A couple of weeks ago, I saw a tweet asking: “If Linux is so good, why aren’t more people using it?” And it’s a fair question! It intuitively rings true until you give it a moment’s consideration. Linux is even free, so what’s stopping mass adoption, if it’s actually better? My response:
If exercising is so healthy, why don’t more people do it?
If reading is so educational, why don’t more people do it?
If junk food is so bad for you, why do so many people eat it?
I’ve said for a long time – if you want to become a better Embedded Linux developer, the first step is to run Linux as your main OS, preferably Arch Linux.
I think, people take whats easy, a little ease of use, a little convenience and you can have the valuable attention. I think if someone was to take a look at linux and try to make it easy to use for common non-tech savvy person, it will spread like fire there are so many options to choose from,
Once I read Barry Schwatz’s Paradox of choice which says choice is not easy
and loses value quickly when its too many to choose from
True about too many choices, but in the world of consumer computers there really are only 3 choices: MAC OS, Windoze, and Linux. MAC OS probably takes the least amount of thinking power to use and is the most expensive choice. Windows exists only because of the plethora of applications available for it and has been the choice of businesses for 40 years. While I have used Linux since the 0.99 days back in the early 90’s someone new to Linux and computing in general has a pretty steep learning curve ahead. It’s analogous to having learned a language as a native speaker from T=0 to learning a new language as an adult. Us native Linux speakers are comfortable with it because it’s what we’ve always known and loved. We don’t realize just how much we’ve learned about it along the way, and how much there is to know because we already know it.
Now that’s not to say that Windows or MAC OS has less to learn about it, but what someone needs to know to use those effectively is considerably less than that required to use Linux. My dear wife uses Linux as her daily driver, but without continual IT support from me she would be stuffed. I think it is reasonably possible that mere mortals could learn how to effectively use Linux if the focus is purely on applications. Just don’t ask ordinary users to maintain a Linux system. MAC OS and Windoze try to hide the maintenance issues from users (except for those despicable constant Windows updates) so it’s possible for those systems to run longer without expert intervention. Bringing up the choice issue again, there really are more than 3 choices. There’s MAC OS, Windows, Fedora Linux, Ubuntu Linux (Ubuntu, Kubuntu, Edubuntu, Ubuntu Studio, etc. etc), Arch Linux, Gentoo Linux, SUSE Linux…
I will put hats of app developer and ordinary computer user.
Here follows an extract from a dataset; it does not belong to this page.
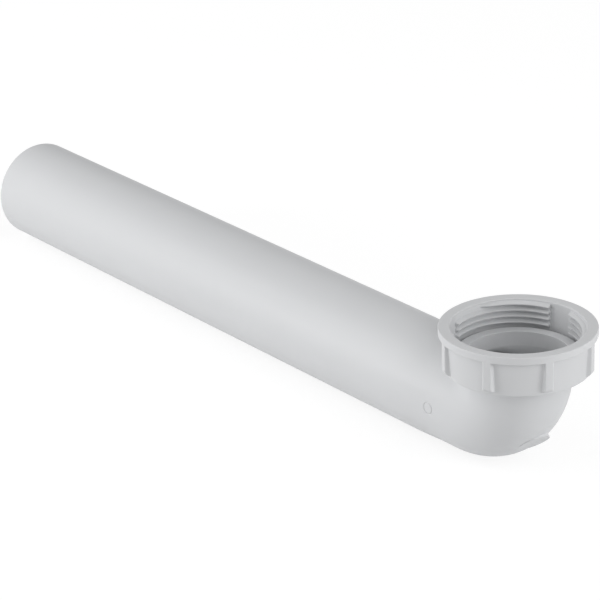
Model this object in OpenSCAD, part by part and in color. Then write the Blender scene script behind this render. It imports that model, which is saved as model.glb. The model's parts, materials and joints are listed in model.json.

Apps are driving adoption in modern world, pretty much, how much browser is in use as platform, and to be true Linux as desktop has gained more traction after the webapps using electron came along and we have more power apps available on linux.
The app ecosystem is fragmented, which puts a lot of load on app developers. flatpak or appimage or snaps or rpm, dpkg, apt, dnf, pacman … its an endless list, every distro has their own package manager. as a app developers tell me one way of doing it for linux.
UIs are fragmented, XFCE, Gnome, KDE, Budgie, i3, fwvm, hypland … again another endless list.
How can an average user have consistent experience.
As a result userbase is small and people don’t have enough help to get onboarded.
UX story is not upto mark sadly and that matters with humans.
Applications drive adoption. Which is why the killer app for Linux has always been servers. There is the steep learning curve for the new user, but the UI and package management fragmentation you pointed out are what’s keeping application developers mostly wedded to Windows and is the real impediment to wider adoption of Linux on the desktop.